# GIVEN INFORMATION
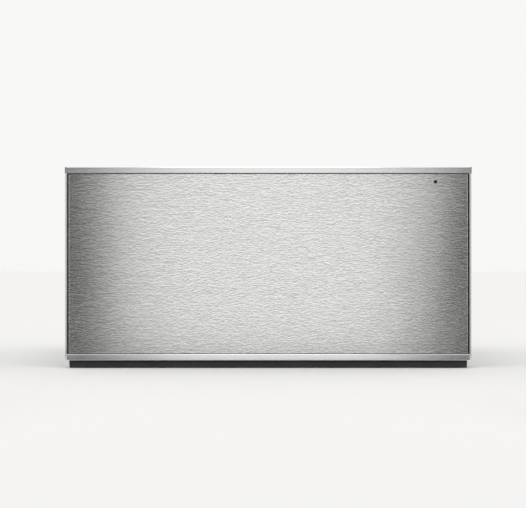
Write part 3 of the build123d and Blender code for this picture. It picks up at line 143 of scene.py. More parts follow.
# Stainless 1.4301, belt-ground sideways with grit 180: warm grey, streaked, soft mirror. The furrows are as
# fine as real ones. The short strokes over them are as wide as a pixel of the photograph, so that they show,
# and each has a painted shadow below it.
brushedStainless = groundMetal("brushedStainless", {
    "dark": "#C6C6C5", "light": "#FDFDFC", "scratch": (5.0, 5.0, 1.1), "paintedShadowDrop": 1.3, "paintedShadowShare": 0.6,
    "belt": (60.0, 60.0, 3.0), "beltShare": 0.04, "furrow": (26.0, 26.0, 0.22), "furrowShare": 0.9,
    "spread": 0.19, "rough": (0.20, 0.23), "relief": 0.004, "reliefShare": 0.4, "anisotropy": 0.94,
    "tangentRound": "Z"})

# The same sheet as made up into the body of the drawer, where its grain runs from front to back
bodyStainless = groundMetal("bodyStainless", {
    "dark": "#B8B7B4", "light": "#CDCCC9", "scratch": (0.6, 9.0, 0.6), "belt": (3.0, 70.0, 3.0),
    "beltShare": 0.35, "rough": (0.26, 0.33), "relief": 0.02, "reliefShare": 0.25, "anisotropy": 0.5,
    "tangentRound": "Z"})

# The same steel deep-drawn into the tub and blasted to a fine satin, with only a trace of the rolls
drawnStainless = groundMetal("drawnStainless", {
    "dark": "#BDBCB9", "light": "#CCCBC8", "scratch": (1.3, 1.3, 0.9), "belt": (30.0, 30.0, 12.0),
    "beltShare": 0.5, "rough": (0.24, 0.30), "relief": 0.01, "reliefShare": 0.25, "anisotropy": 0.3,
    "tangentRound": "Z"})

# Flat sheets of it inside, ground sideways with a finer belt
sheetStainless = groundMetal("sheetStainless", {
    "dark": "#B8B7B4", "light": "#CDCCC9", "scratch": (9.0, 9.0, 0.6), "belt": (70.0, 70.0, 3.0),
    "beltShare": 0.35, "rough": (0.26, 0.33), "relief": 0.02, "reliefShare": 0.25, "anisotropy": 0.6,
    "tangentRound": "Z"})

# Extruded aluminium, satin anodised: cool and even, finer grain than the steel, along each profile
barAluminium = groundMetal("barAluminium", {
    "dark": "#E8E9EA", "light": "#F4F5F5", "scratch": (9.0, 0.5, 0.5), "belt": (90.0, 2.0, 2.0),
    "beltShare": 0.3, "rough": (0.13, 0.18), "relief": 0.005, "reliefShare": 0.2, "anisotropy": 0.0,
    "tangentRound": "Z"})
stripAluminium = groundMetal("stripAluminium", {
    "dark": "#DFE0E1", "light": "#EAEBEB", "scratch": (0.5, 0.5, 9.0), "belt": (2.0, 2.0, 90.0),
    "beltShare": 0.3, "rough": (0.22, 0.28), "relief": 0.01, "reliefShare": 0.2, "anisotropy": 0.0,
    "tangentRound": "Z"})

# Rolled aluminium sheet with its mill finish: pale, dull, with rolling lines
millAluminium = groundMetal("millAluminium", {
    "dark": "#BFC1C3", "light": "#D5D6D7", "scratch": (1.0, 12.0, 1.0), "belt": (8.0, 90.0, 8.0),
    "beltShare": 0.5, "rough": (0.38, 0.5), "relief": 0.02, "reliefShare": 0.25, "anisotropy": 0.3,
    "tangentRound": "X"})

# Cold-rolled steel with bright blue-grey zinc plating, drawn lengthways by the rolls
platedRail = groundMetal("platedRail", {
    "dark": "#B4BABF", "light": "#C8CDD0", "scratch": (0.7, 22.0, 0.7), "belt": (5.0, 120.0, 5.0),
    "beltShare": 0.4, "rough": (0.24, 0.32), "relief": 0.01, "reliefShare": 0.2, "anisotropy": 0.3,
    "tangentRound": "Z"})

# Turned and plated screw steel
screwSteel = groundMetal("screwSteel", {
    "dark": "#A8A9A6", "light": "#D2D1CC", "scratch": (0.6, 0.6, 0.6), "belt": (4.0, 4.0, 4.0),
    "beltShare": 0.6, "rough": (0.24, 0.38), "relief": 0.01, "reliefShare": 0.3, "anisotropy": 0.0,
    "tangentRound": "Z"})

# Patented spring wire, oil-dark
springSteel = groundMetal("springSteel", {
    "dark": "#5F6264", "light": "#8F9294", "scratch": (0.4, 0.4, 0.4), "belt": (3.0, 3.0, 3.0),
    "beltShare": 0.6, "rough": (0.28, 0.4), "relief": 0.01, "reliefShare": 0.3, "anisotropy": 0.0,
    "tangentRound": "Y"})

# Hardened ball-bearing steel, lapped
ballSteel = groundMetal("ballSteel", {
    "dark": "#C4C5C6", "light": "#DADBDC", "scratch": (0.8, 0.8, 0.8), "belt": (5.0, 5.0, 5.0),
    "beltShare": 0.5, "rough": (0.10, 0.16), "relief": 0.002, "reliefShare": 0.2, "anisotropy": 0.0,
    "tangentRound": "Y"})

# Tubular heater sheath of nickel steel, annealed to a dull olive grey
heaterSheath = groundMetal("heaterSheath", {
    "dark": "#5B584E", "light": "#8A857A", "scratch": (1.0, 1.0, 1.0), "belt": (26.0, 26.0, 26.0),
    "beltShare": 1.2, "rough": (0.42, 0.58), "relief": 0.01, "reliefShare": 0.3, "anisotropy": 0.0,
    "tangentRound": "Z"})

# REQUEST
Output the complete data exactly as written.

# EXERCISE ANSWER
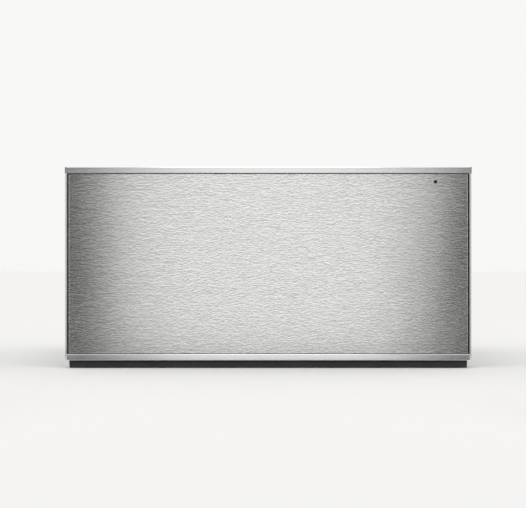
Write part 3 of the build123d and Blender code for this picture. It picks up at line 143 of scene.py. More parts follow.
# Stainless 1.4301, belt-ground sideways with grit 180: warm grey, streaked, soft mirror. The furrows are as
# fine as real ones. The short strokes over them are as wide as a pixel of the photograph, so that they show,
# and each has a painted shadow below it.
brushedStainless = groundMetal("brushedStainless", {
    "dark": "#C6C6C5", "light": "#FDFDFC", "scratch": (5.0, 5.0, 1.1), "paintedShadowDrop": 1.3, "paintedShadowShare": 0.6,
    "belt": (60.0, 60.0, 3.0), "beltShare": 0.04, "furrow": (26.0, 26.0, 0.22), "furrowShare": 0.9,
    "spread": 0.19, "rough": (0.20, 0.23), "relief": 0.004, "reliefShare": 0.4, "anisotropy": 0.94,
    "tangentRound": "Z"})

# The same sheet as made up into the body of the drawer, where its grain runs from front to back
bodyStainless = groundMetal("bodyStainless", {
    "dark": "#B8B7B4", "light": "#CDCCC9", "scratch": (0.6, 9.0, 0.6), "belt": (3.0, 70.0, 3.0),
    "beltShare": 0.35, "rough": (0.26, 0.33), "relief": 0.02, "reliefShare": 0.25, "anisotropy": 0.5,
    "tangentRound": "Z"})

# The same steel deep-drawn into the tub and blasted to a fine satin, with only a trace of the rolls
drawnStainless = groundMetal("drawnStainless", {
    "dark": "#BDBCB9", "light": "#CCCBC8", "scratch": (1.3, 1.3, 0.9), "belt": (30.0, 30.0, 12.0),
    "beltShare": 0.5, "rough": (0.24, 0.30), "relief": 0.01, "reliefShare": 0.25, "anisotropy": 0.3,
    "tangentRound": "Z"})

# Flat sheets of it inside, ground sideways with a finer belt
sheetStainless = groundMetal("sheetStainless", {
    "dark": "#B8B7B4", "light": "#CDCCC9", "scratch": (9.0, 9.0, 0.6), "belt": (70.0, 70.0, 3.0),
    "beltShare": 0.35, "rough": (0.26, 0.33), "relief": 0.02, "reliefShare": 0.25, "anisotropy": 0.6,
    "tangentRound": "Z"})

# Extruded aluminium, satin anodised: cool and even, finer grain than the steel, along each profile
barAluminium = groundMetal("barAluminium", {
    "dark": "#E8E9EA", "light": "#F4F5F5", "scratch": (9.0, 0.5, 0.5), "belt": (90.0, 2.0, 2.0),
    "beltShare": 0.3, "rough": (0.13, 0.18), "relief": 0.005, "reliefShare": 0.2, "anisotropy": 0.0,
    "tangentRound": "Z"})
stripAluminium = groundMetal("stripAluminium", {
    "dark": "#DFE0E1", "light": "#EAEBEB", "scratch": (0.5, 0.5, 9.0), "belt": (2.0, 2.0, 90.0),
    "beltShare": 0.3, "rough": (0.22, 0.28), "relief": 0.01, "reliefShare": 0.2, "anisotropy": 0.0,
    "tangentRound": "Z"})

# Rolled aluminium sheet with its mill finish: pale, dull, with rolling lines
millAluminium = groundMetal("millAluminium", {
    "dark": "#BFC1C3", "light": "#D5D6D7", "scratch": (1.0, 12.0, 1.0), "belt": (8.0, 90.0, 8.0),
    "beltShare": 0.5, "rough": (0.38, 0.5), "relief": 0.02, "reliefShare": 0.25, "anisotropy": 0.3,
    "tangentRound": "X"})

# Cold-rolled steel with bright blue-grey zinc plating, drawn lengthways by the rolls
platedRail = groundMetal("platedRail", {
    "dark": "#B4BABF", "light": "#C8CDD0", "scratch": (0.7, 22.0, 0.7), "belt": (5.0, 120.0, 5.0),
    "beltShare": 0.4, "rough": (0.24, 0.32), "relief": 0.01, "reliefShare": 0.2, "anisotropy": 0.3,
    "tangentRound": "Z"})

# Turned and plated screw steel
screwSteel = groundMetal("screwSteel", {
    "dark": "#A8A9A6", "light": "#D2D1CC", "scratch": (0.6, 0.6, 0.6), "belt": (4.0, 4.0, 4.0),
    "beltShare": 0.6, "rough": (0.24, 0.38), "relief": 0.01, "reliefShare": 0.3, "anisotropy": 0.0,
    "tangentRound": "Z"})

# Patented spring wire, oil-dark
springSteel = groundMetal("springSteel", {
    "dark": "#5F6264", "light": "#8F9294", "scratch": (0.4, 0.4, 0.4), "belt": (3.0, 3.0, 3.0),
    "beltShare": 0.6, "rough": (0.28, 0.4), "relief": 0.01, "reliefShare": 0.3, "anisotropy": 0.0,
    "tangentRound": "Y"})

# Hardened ball-bearing steel, lapped
ballSteel = groundMetal("ballSteel", {
    "dark": "#C4C5C6", "light": "#DADBDC", "scratch": (0.8, 0.8, 0.8), "belt": (5.0, 5.0, 5.0),
    "beltShare": 0.5, "rough": (0.10, 0.16), "relief": 0.002, "reliefShare": 0.2, "anisotropy": 0.0,
    "tangentRound": "Y"})

# Tubular heater sheath of nickel steel, annealed to a dull olive grey
heaterSheath = groundMetal("heaterSheath", {
    "dark": "#5B584E", "light": "#8A857A", "scratch": (1.0, 1.0, 1.0), "belt": (26.0, 26.0, 26.0),
    "beltShare": 1.2, "rough": (0.42, 0.58), "relief": 0.01, "reliefShare": 0.3, "anisotropy": 0.0,
    "tangentRound": "Z"})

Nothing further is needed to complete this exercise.